We did that 80th shindig on his say-so, and in the intervening years a fog of confusion has grown where official documents say this, our father says that — and our father’s answers have differed slightly with each asking/confirmation. Also, he’s 80-plus, for pete’s sake; his birthday/s was/were almost a century ago now, and, for a large part of his adult life, birthdays were irrelevant.

Some might say there’s a rich vein of family history here. For my siblings and I, it was another memorable moment in the life of being a Mamea.

Wearing my writer helmet, there’s an interesting character feature here that might come in handy at some point.
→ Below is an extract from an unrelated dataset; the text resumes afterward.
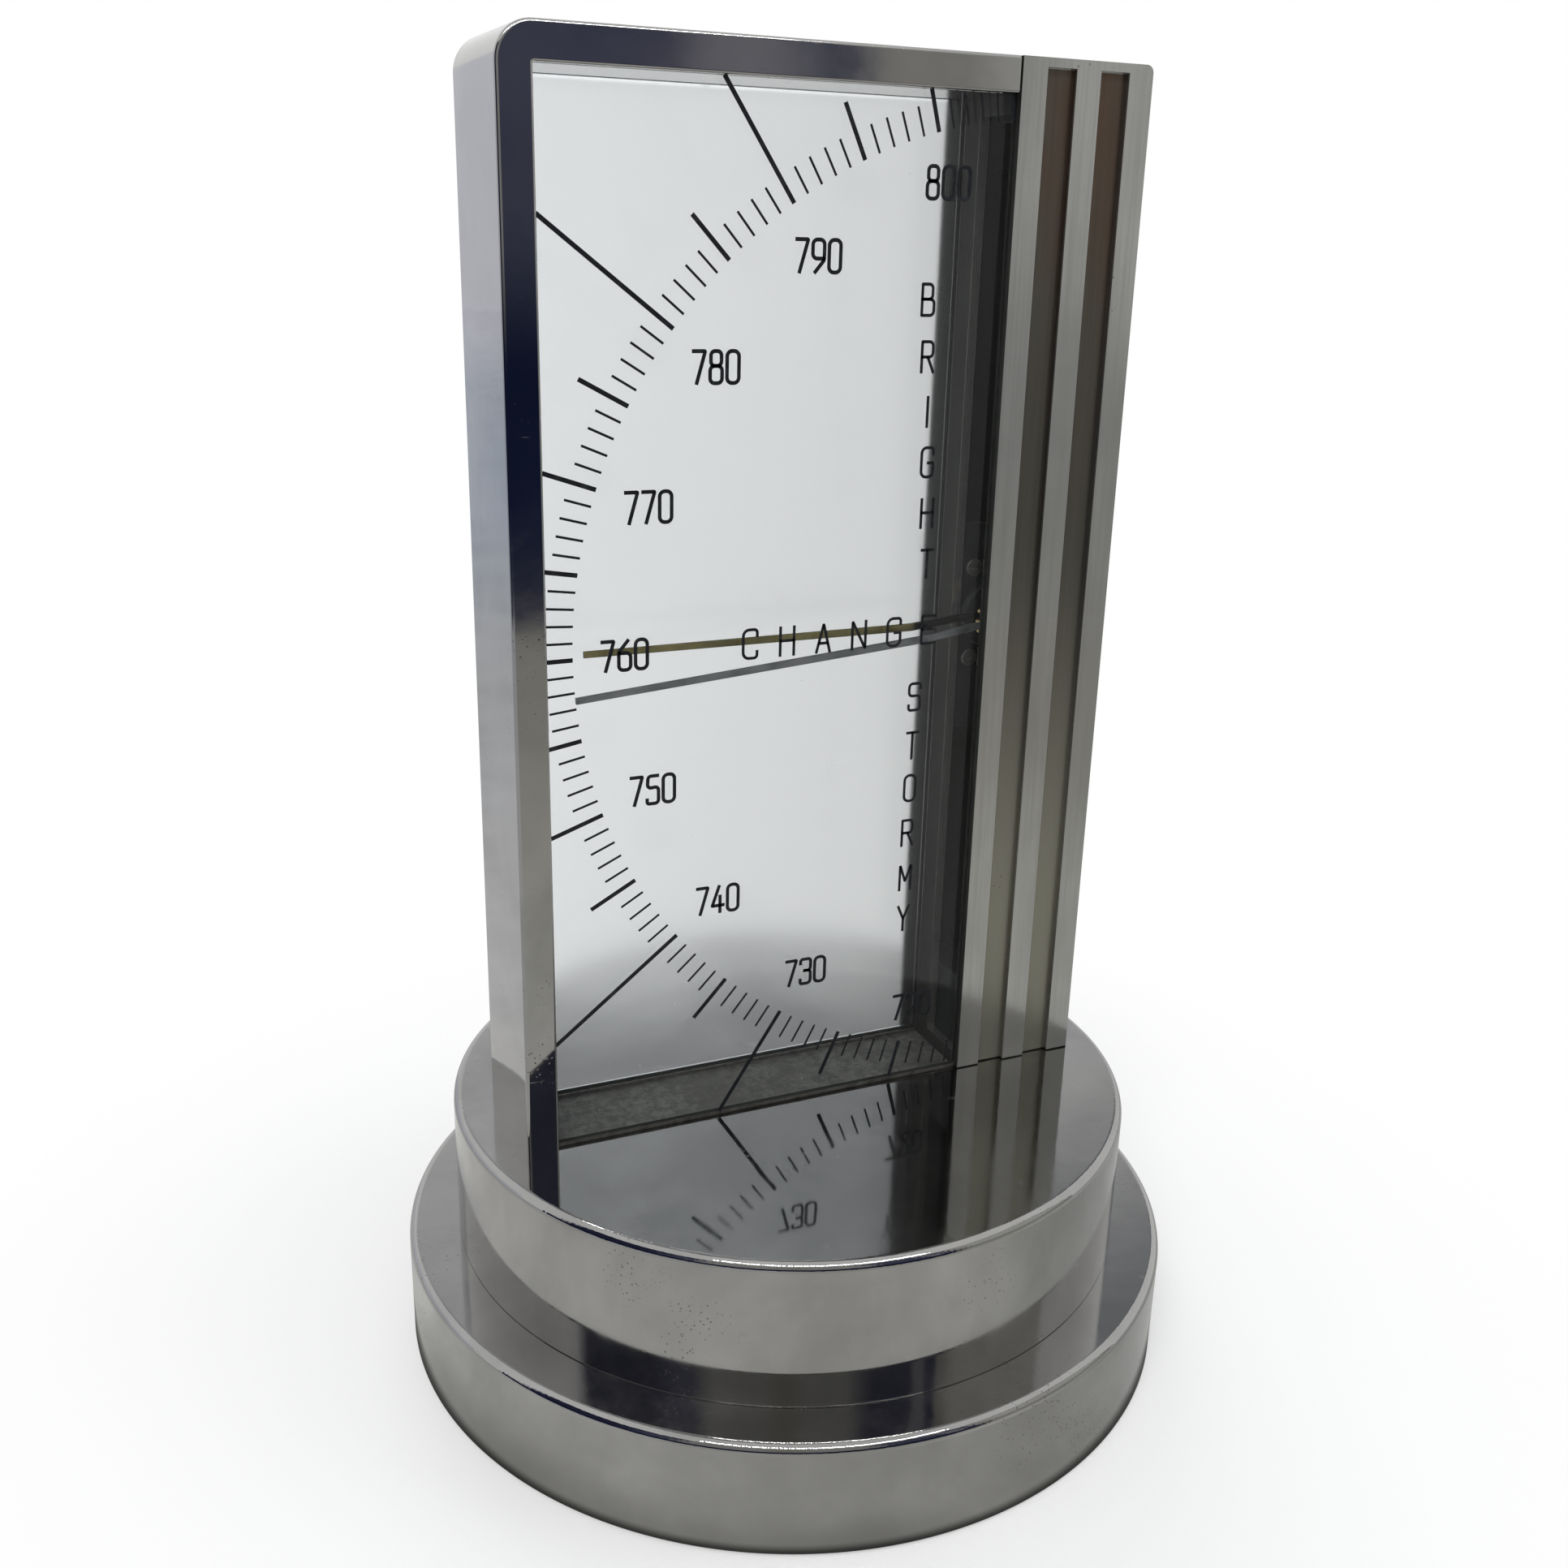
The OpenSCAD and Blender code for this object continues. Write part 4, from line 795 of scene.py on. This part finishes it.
class BARO_OT_print(Piece, bpy.types.Operator):
    """Prints the marks, the numerals and plain weather words on the front glass"""
    bl_idname = "baro.print"
    bl_label = "Print"

    def build(self, sizes, finish):
        pr = Print()
        scale_marks(pr, sizes)
        h, w, pen, step = sizes.numeral_h, sizes.numeral_w, sizes.pen, sizes.numeral_step
        for text, cx, cz in (("790", -2.9, 138.5), ("780", -14.8, 126.8), ("770", -22.6, 111.9),
                             ("760", -25.5, 95.4), ("750", -22.2, 79.0), ("740", -13.9, 63.9), ("730", -1.8, 52.2),
                             ("800", 11.85 + step / 2, 146.5), ("720", 12.85 + step / 2, 44.6)):
            pr.number(text, cx, cz, h, w, pen, step)
        for word, xs, zs, wide in (
                ("BRIGHT", np.linspace(11.0, 12.6, 6), (134.0, 127.7, 121.5, 115.7, 109.7, 103.6), 1.1),
                ("CHANGE", np.linspace(-10.2, 13.3, 6), [95.5] * 6, 1.25),
                ("STORMY", [11.9] * 6, (87.1, 80.8, 75.2, 69.2, 63.1, 57.4), 1.1)):
            for ch, x, z in zip(word, xs, zs):
                pr.glyph(ch, x, z, h, w * wide, sizes.letter_pen)
        co = np.insert(np.concatenate(pr.co), 1, FRONT_PANE[0] - 0.012, axis=1)
        me = bpy.data.meshes.new("dial_print")
        me.from_pydata((co * MM).tolist(), [], np.concatenate(pr.faces).tolist())
        bm = bmesh.new()
        bm.from_mesh(me)
        bmesh.ops.recalc_face_normals(bm, faces=bm.faces)
        bmesh.ops.reverse_faces(bm, faces=[f for f in bm.faces if f.normal.y > 0])
        bm.to_mesh(me)
        bm.free()
        ob = linked("dial_print", me)
        m = ob.modifiers.new("Solidify", "SOLIDIFY")
        m.thickness = 0.011 * MM
        m.offset = -1
        me.materials.append(enamel("enamel"))
        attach(ob, "housing")


class BARO_OT_column(Piece, bpy.types.Operator):
    """Dresses the fluted column and its cover"""
    bl_idname = "baro.column"
    bl_label = "Column"

    def build(self, sizes, finish):
        settle(merged("column", "fluted_column"), "column", satin_column("column_satin"), sizes.column_edge, 3)
        settle(merged("column_cover", "back_cover"), "column_cover",
               brushed("cover_satin", (0.26, 0.262, 0.25), 0.34), 0.12)


class BARO_OT_hands(Piece, bpy.types.Operator):
    """Sweeps the two cranked hands and turns the collet and the set knob"""
    bl_idname = "baro.hands"
    bl_label = "Hands and knob"

    def build(self, sizes, finish):
        gilt = hand_finish("gilt_hand", (0.075, 0.066, 0.026), (0.13, 0.115, 0.05), (0.004, 0.004, 0.005), 13.0)
        steel = hand_finish("steel_hand", (0.075, 0.08, 0.083), (0.12, 0.125, 0.13), (0.075, 0.08, 0.082), 5.0)
        self.hand("needle", "indicating_hand", gilt, y_root=-2.15, y_far=-4.6, r_crank=13.5, r_tip=55.5,
                  ring_r=2.0, bore_r=0.62, deg=-0.2)
        self.hand("set_needle", "set_hand", steel, y_root=-5.5, y_far=-6.9, r_crank=12.5, r_tip=57.4,
                  ring_r=2.6, bore_r=1.62, deg=-4.9)
        prof = fillet([(0.62, -1.75), (4.3, -1.75), (4.3, -0.55), (0.62, -0.55)], [0.05, 0.35, 0.35, 0.05], steps=6)
        settle(revolve("collet", prof, 96, (HAND_X, HAND_Z)), "pointer_collet", lacquer("collet_lacquer"))
        self.knob(finish)

    def hand(self, name, node, mat, y_root, y_far, r_crank, r_tip, ring_r, bore_r, deg):
        """Path (r, y): the root at y_root to r = 5.4, cranked forward to y_far at r_crank, then straight to the tip.

        The section is a rounded rectangle 0.95 by 0.4; the ring is a disc of the same thickness with its bore."""
        t, w = 0.4, 0.95
        y0, y1 = y_root + t / 2, y_far + t / 2
        path = fillet([(ring_r - 0.4, y0), (5.4, y0), (r_crank, y1), (r_tip, y1)], [0, 1.6, 1.6, 0], closed=False,
                      steps=9)
        d = np.gradient(path, axis=0)
        d /= np.linalg.norm(d, axis=1)[:, None]
        sec = fillet([(-w / 2, -t / 2), (w / 2, -t / 2), (w / 2, t / 2), (-w / 2, t / 2)], 0.09, steps=4)
        taper = np.ones((len(path), 1))
        taper[-1] = 0.82
        z = sec[None, :, 0] * taper
        r = path[:, :1] - d[:, 1:] * sec[:, 1]
        y = path[:, 1:] + d[:, :1] * sec[:, 1]
        s, c = math.sin(math.radians(deg)), math.cos(math.radians(deg))
        co = np.stack([HAND_X - r * c + z * s, y, HAND_Z + r * s + z * c], -1)
        arm = grid_object(name, co, False, True, sharp=45)
        prof = fillet([(bore_r, y_root), (ring_r, y_root), (ring_r, y_root + t), (bore_r, y_root + t)], 0.06, steps=4)
        joined(arm, revolve("ring", prof, 64, (HAND_X, HAND_Z)))
        smooth(arm.data, 45)
        settle(arm, node, mat)

    def knob(self, finish):
        """Knurled knob: radius r - 0.35 (0.5 + 0.5 cos(30 t))^1.6 between plain borders, ends rounded over."""
        outline = [(0.0, 15.2), (5.5, 15.2), (5.5, 9.6), (1.02, 9.6), (1.02, 14.1), (0.0, 14.1)]
        prof = fillet(outline, [0, 0.7, 0.5, 0.1, 0.1, 0], closed=False, steps=10)
        side = prof[:, 0] > 5.4
        rows = np.stack([np.full(24, 5.5), np.linspace(14.5, 10.1, 24)], -1)
        prof = np.concatenate([prof[:np.argmax(side) + 1], rows, prof[len(side) - np.argmax(side[::-1]) - 1:]])
        r, y, t = prof[:, 0], prof[:, 1], turn(30 * 12)
        ease = np.clip((14.6 - y) / 0.5, 0, 1) * np.clip((y - 10.2) / 0.5, 0, 1)
        cut = 0.35 * (0.5 + 0.5 * np.cos(30 * t)) ** 1.6
        co = round_y(r - cut * ease * (r > 4.5), t, y, KNOB_X, KNOB_Z)
        mat = chrome("knob_chrome", tuple(finish.chrome_tone), 0.08, 0.12, (1, 0.3, 1))
        settle(grid_object("knurled_knob", co, True, False, sharp=50), "set_knob", mat)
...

Not the obvious age-defining-character angle, but more how multiple birthdates — all equally valid — inform backstory. A lot (could have) happened in that two to three year gap between my father’s possible birthdays: he was born either before or during the Great Depression; he was born either before or during the rise of the Mau movement in Samoa. The timing of his arrival on this planet could make a world of difference in his upbringing and character.

Like anyone and everyone else, both real and imagined, there’s more to Pater Mamea than meets the eye. It just requires some thought and a little patience.